-- DIRECTIONS FOR THIS TASK --
Wherever the string "three" appears, copy the whole line.

-- DATASET EXCERPTS --
>>

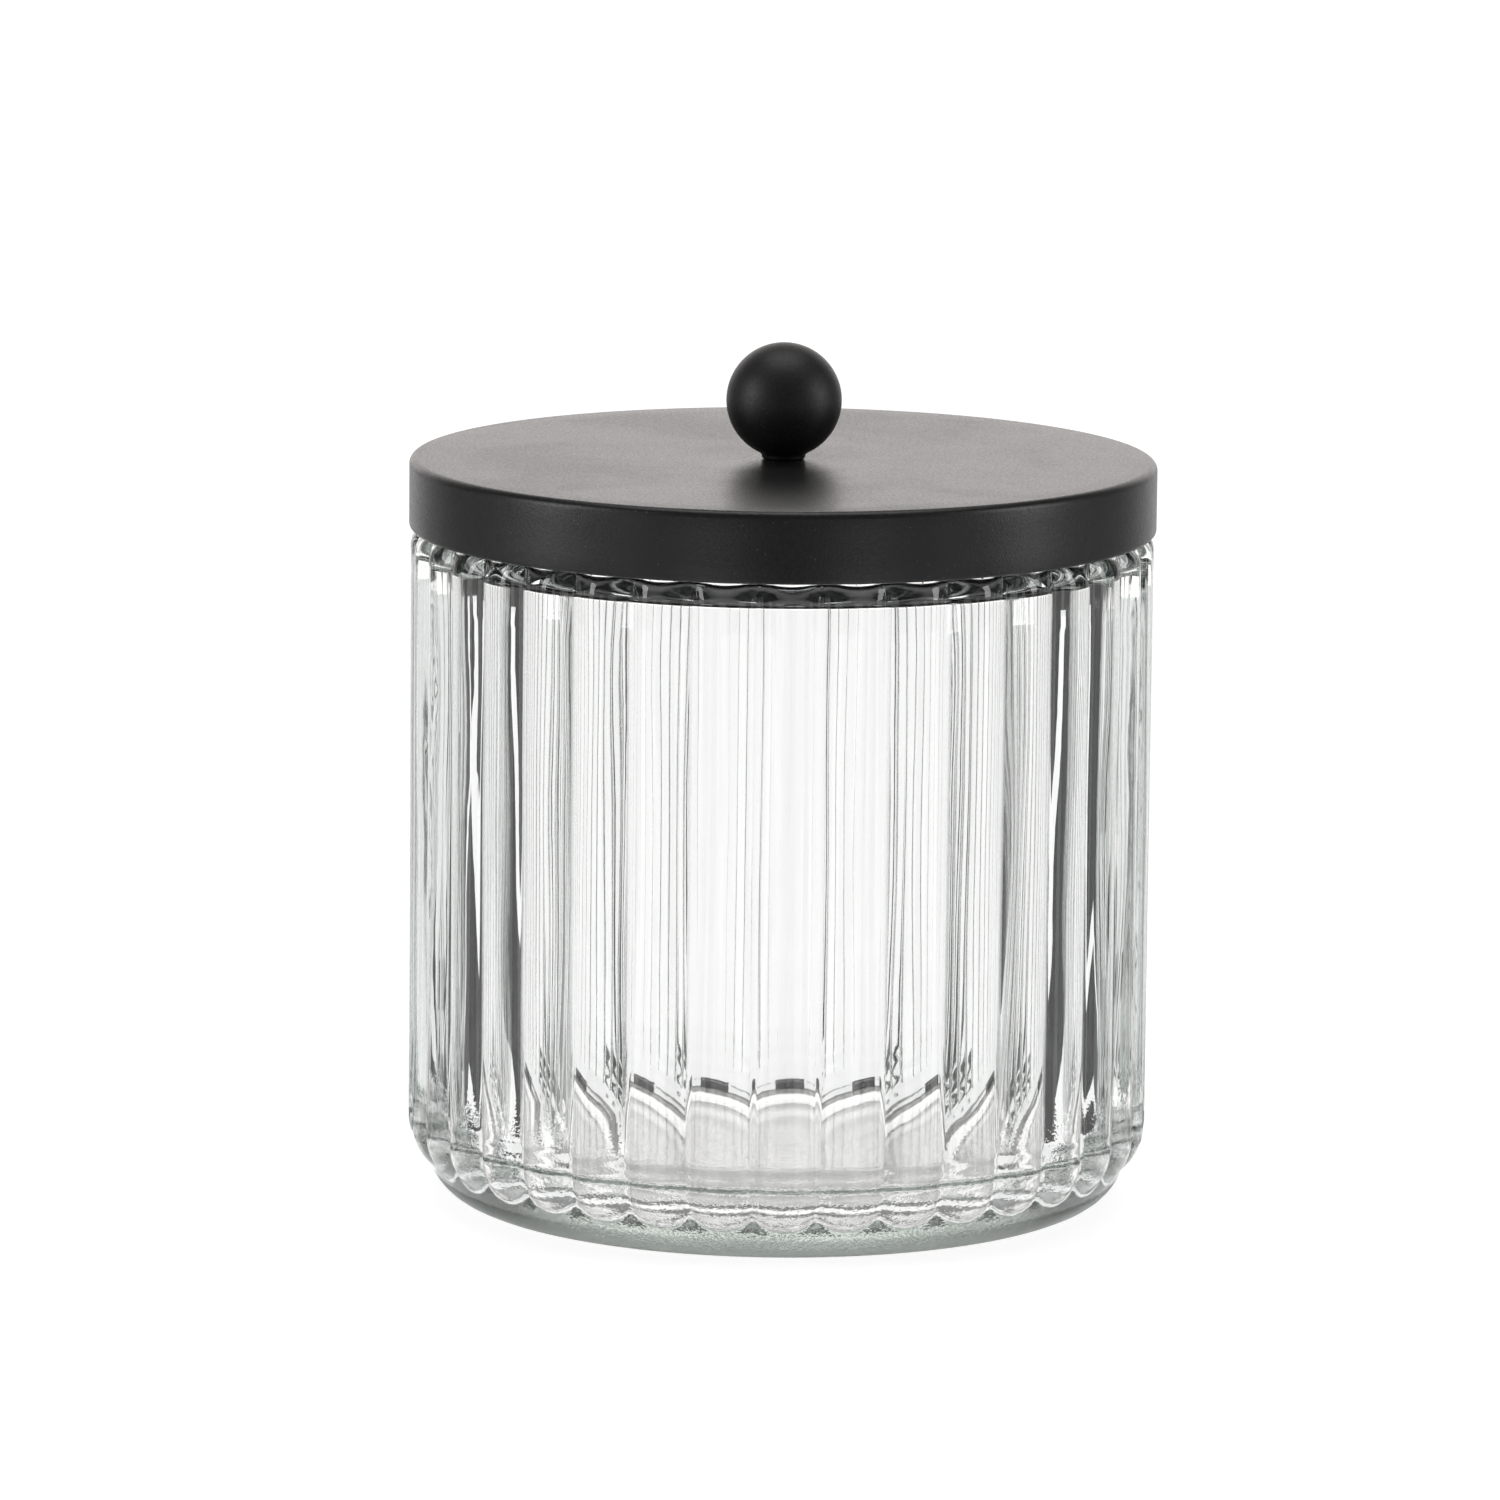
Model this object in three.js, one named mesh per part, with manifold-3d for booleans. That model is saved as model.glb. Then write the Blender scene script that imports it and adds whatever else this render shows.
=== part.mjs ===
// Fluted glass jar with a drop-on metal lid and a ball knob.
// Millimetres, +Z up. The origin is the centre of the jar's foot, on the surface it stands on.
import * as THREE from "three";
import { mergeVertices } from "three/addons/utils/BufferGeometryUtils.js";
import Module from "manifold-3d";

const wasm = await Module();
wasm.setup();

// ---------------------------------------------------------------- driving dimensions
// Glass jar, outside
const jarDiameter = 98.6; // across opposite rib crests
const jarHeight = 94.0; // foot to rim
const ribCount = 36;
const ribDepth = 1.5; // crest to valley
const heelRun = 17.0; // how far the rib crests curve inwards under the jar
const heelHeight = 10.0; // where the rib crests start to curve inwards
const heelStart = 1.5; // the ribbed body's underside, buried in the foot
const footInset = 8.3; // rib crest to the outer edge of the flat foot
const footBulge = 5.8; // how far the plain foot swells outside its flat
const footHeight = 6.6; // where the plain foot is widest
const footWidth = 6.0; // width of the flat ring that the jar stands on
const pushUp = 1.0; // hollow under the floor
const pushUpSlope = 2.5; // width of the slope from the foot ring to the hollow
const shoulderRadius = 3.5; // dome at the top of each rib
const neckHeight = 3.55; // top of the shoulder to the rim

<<
>>

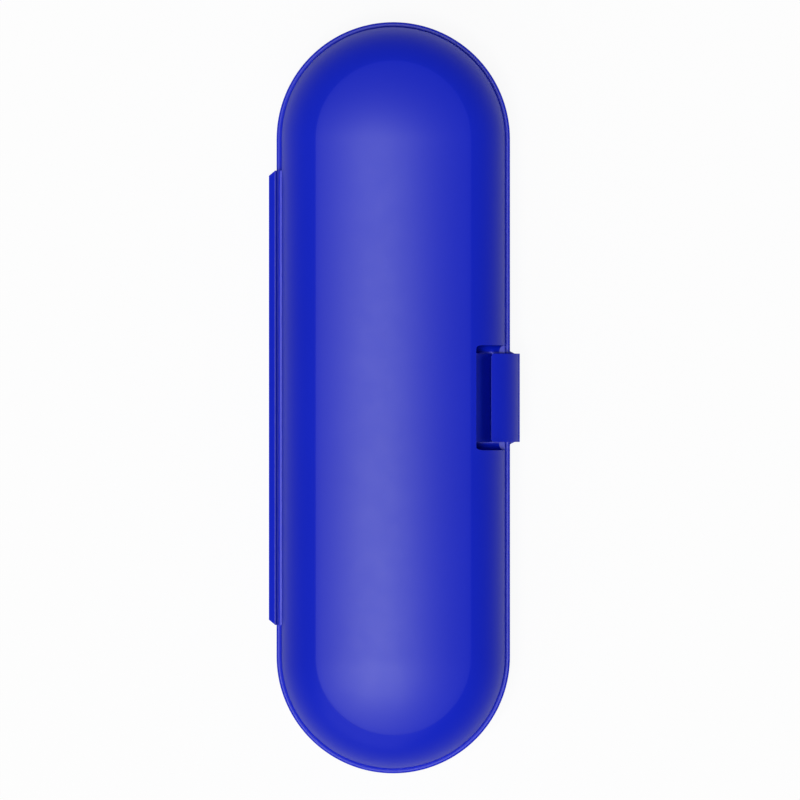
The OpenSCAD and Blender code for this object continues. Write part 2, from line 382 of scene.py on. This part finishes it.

<<
>>

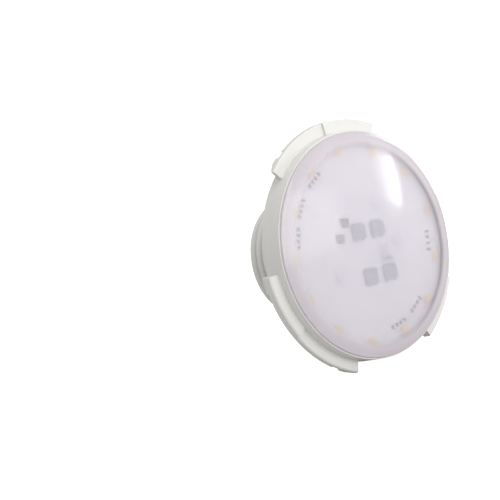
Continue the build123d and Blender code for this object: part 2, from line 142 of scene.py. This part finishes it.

<<

-- ANSWER --
Model this object in three.js, one named mesh per part, with manifold-3d for booleans. That model is saved as model.glb. Then write the Blender scene script that imports it and adds whatever else this render shows.
import * as THREE from "three";
import { mergeVertices } from "three/addons/utils/BufferGeometryUtils.js";